7—Amendment of section 77—Records and samples

This clause amends section 77 of the principal Act to enable the Director of Mines, or a person acting under his written authority, to specify a place where records etc required to be pro­duced under that sec­tion are to be pro­duced.

The clause also inserts a new subsection (2a), allow­ing the Director of Mines, or a person act­ing under his written auth­ority, to make copies or take extracts of such records.

8—Insertion of section 77A

This clause inserts new section 77A into the princi­pal Act, requiring records under section 77 to be kept for 7 years, and setting out procedural matters re­lated to such keeping of records.

Schedule 1—Transitional provi­sions

1—Interpretation

This clause sets out definitions used in the Schedule.

2—Continuation of existing ar­range­ments

This clause provides for the continuation of arrange­ments relating to the ex-mine gate value of certain minerals.

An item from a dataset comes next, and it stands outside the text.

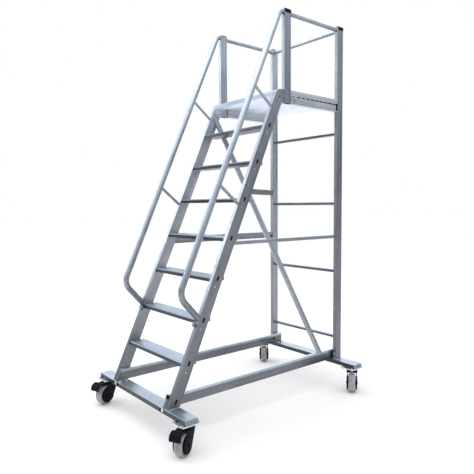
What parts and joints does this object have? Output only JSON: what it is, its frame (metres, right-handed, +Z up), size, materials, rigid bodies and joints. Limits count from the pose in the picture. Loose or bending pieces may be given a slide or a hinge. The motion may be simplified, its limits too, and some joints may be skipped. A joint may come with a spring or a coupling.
{
  "type": "rolling warehouse ladder",
  "caption": "Aluminium platform ladder on swivel casters: leaning treads with bent handrails, guarded platform, wide wheeled base and foot brakes.",
  "frame": {"origin": "on the floor, at the centre of the bounding box as it stands, front brake pedals included; the ladder's own centre plane is x = -0.0229 m", "axes": "+Z up, +Y the way a climber faces, from the treads to the rear posts, +X the climber's right"},
  "size_m": [1.1518, 1.7438, 2.7629],
  "materials": {
    "aluminium": "mill finish, fine lengthwise grain",
    "decking": "mill finish with anti-slip grooves",
    "zinc": "zinc plated",
    "black_steel": "black satin paint",
    "black_plastic": "matte",
    "tyre": "grey translucent elastic tread"
  },
  "bodies": {
    "frame": {"front_beam": "aluminium", "rear_beam": "aluminium", "side_rail_left": "aluminium", "side_rail_right": "aluminium", "stile_left": "aluminium", "stile_right": "aluminium", "tread_1": "decking", "tread_2": "decking", "tread_3": "decking", "tread_4": "decking", "tread_5": "decking", "tread_6": "decking", "tread_7": "decking", "platform_nosing": "decking", "platform_deck": "decking", "handrail_left": "aluminium", "handrail_right": "aluminium", "handrail_strut_upper_left": "aluminium", "handrail_strut_upper_right": "aluminium", "handrail_strut_lower_left": "aluminium", "handrail_strut_lower_right": "aluminium", "platform_beam_left": "aluminium", "platform_beam_right": "aluminium", "guard_post_left": "aluminium", "guard_post_right": "aluminium", "rear_post_left": "aluminium", "rear_post_right": "aluminium", "guard_post_left_cap": "black_plastic", "guard_post_right_cap": "black_plastic", "rear_post_left_cap": "black_plastic", "rear_post_right_cap": "black_plastic", "top_rail_left": "aluminium", "top_rail_right": "aluminium", "top_rail_rear": "aluminium", "mid_tie_left": "aluminium", "mid_tie_right": "aluminium", "diagonal_brace": "aluminium", "brace_stay": "aluminium", "rear_rung_1": "aluminium", "rear_rung_2": "aluminium", "rear_rung_3": "aluminium", "rear_rung_4": "aluminium", "caster_plate_front_right": "zinc", "caster_plate_front_left": "zinc", "caster_plate_rear_right": "zinc", "caster_plate_rear_left": "zinc"},
    "caster_front_right": {"caster_fork_front_right": "black_steel", "caster_axle_front_right": "zinc"},
    "wheel_front_right": {"caster_wheel_front_right": "tyre"},
    "pedal_front_right": {"brake_pedal_front_right": "black_plastic"},
    "caster_front_left": {"caster_fork_front_left": "black_steel", "caster_axle_front_left": "zinc"},
    "wheel_front_left": {"caster_wheel_front_left": "tyre"},
    "pedal_front_left": {"brake_pedal_front_left": "black_plastic"},
    "caster_rear_right": {"caster_fork_rear_right": "black_steel", "caster_axle_rear_right": "zinc"},
    "wheel_rear_right": {"caster_wheel_rear_right": "tyre"},
    "caster_rear_left": {"caster_fork_rear_left": "black_steel", "caster_axle_rear_left": "zinc"},
    "wheel_rear_left": {"caster_wheel_rear_left": "tyre"}
  },
  "joints": [
    {"name": "swivel_front_right", "type": "hinge", "parent": "frame", "child": "caster_front_right", "pos_m": [0.47411, -0.72309, 0.145], "axis": [0, 0, 1], "continuous": true},
    {"name": "roll_front_right", "type": "hinge", "parent": "caster_front_right", "child": "wheel_front_right", "pos_m": [0.49738, -0.76507, 0.069], "axis": [0.8746, 0.4848, 0], "continuous": true},
    {"name": "brake_front_right", "type": "hinge", "parent": "caster_front_right", "child": "pedal_front_right", "pos_m": [0.50029, -0.77032, 0.1475], "axis": [0.8746, 0.4848, 0], "range_deg": [0, 12]},
    {"name": "swivel_front_left", "type": "hinge", "parent": "frame", "child": "caster_front_left", "pos_m": [-0.51989, -0.72309, 0.145], "axis": [0, 0, 1], "continuous": true},
    {"name": "roll_front_left", "type": "hinge", "parent": "caster_front_left", "child": "wheel_front_left", "pos_m": [-0.50426, -0.76848, 0.069], "axis": [0.9455, 0.3256, 0], "continuous": true},
    {"name": "brake_front_left", "type": "hinge", "parent": "caster_front_left", "child": "pedal_front_left", "pos_m": [-0.50231, -0.77415, 0.1475], "axis": [0.9455, 0.3256, 0], "range_deg": [0, 12]},
    {"name": "swivel_rear_right", "type": "hinge", "parent": "frame", "child": "caster_rear_right", "pos_m": [0.47411, 0.80491, 0.145], "axis": [0, 0, 1], "continuous": true},
    {"name": "roll_rear_right", "type": "hinge", "parent": "caster_rear_right", "child": "wheel_rear_right", "pos_m": [0.50299, 0.76658, 0.069], "axis": [0.7986, 0.6018, 0], "continuous": true},
    {"name": "swivel_rear_left", "type": "hinge", "parent": "frame", "child": "caster_rear_left", "pos_m": [-0.51989, 0.80491, 0.145], "axis": [0, 0, 1], "continuous": true},
    {"name": "roll_rear_left", "type": "hinge", "parent": "caster_rear_left", "child": "wheel_rear_left", "pos_m": [-0.48536, 0.77157, 0.069], "axis": [0.6947, 0.7193, 0], "continuous": true}
  ]
}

The minerals, and their re­spective values, are set out in the table provided. This con­tinuation of exist­ing arrange­ments will end, subject to some other agree­ment being en­tered under the principal Act as amended by this meas­ure, on 31 December 2008 with the expir­ation of the clause.

3—Agreements

This clause provides that an agreement under the princi­pal Act relating to royal­ty on any minerals between the Minister and a person liable to pay the royalty in force immediately before the com­mencement of this Act will continue to have effect after the commencement of this Act. The agree­ment may be subject to any modifica­tions that may be neces­sary in the circumstances or that may be pre­scribed by the regula­tions (and on the basis that the agreement will cease to have effect in any event when the agree­ment expires, or is brought to an end in accordance with its terms or other­wise by agree­ment between the parties).

Ms CHAPMAN secured the adjournment of the debate.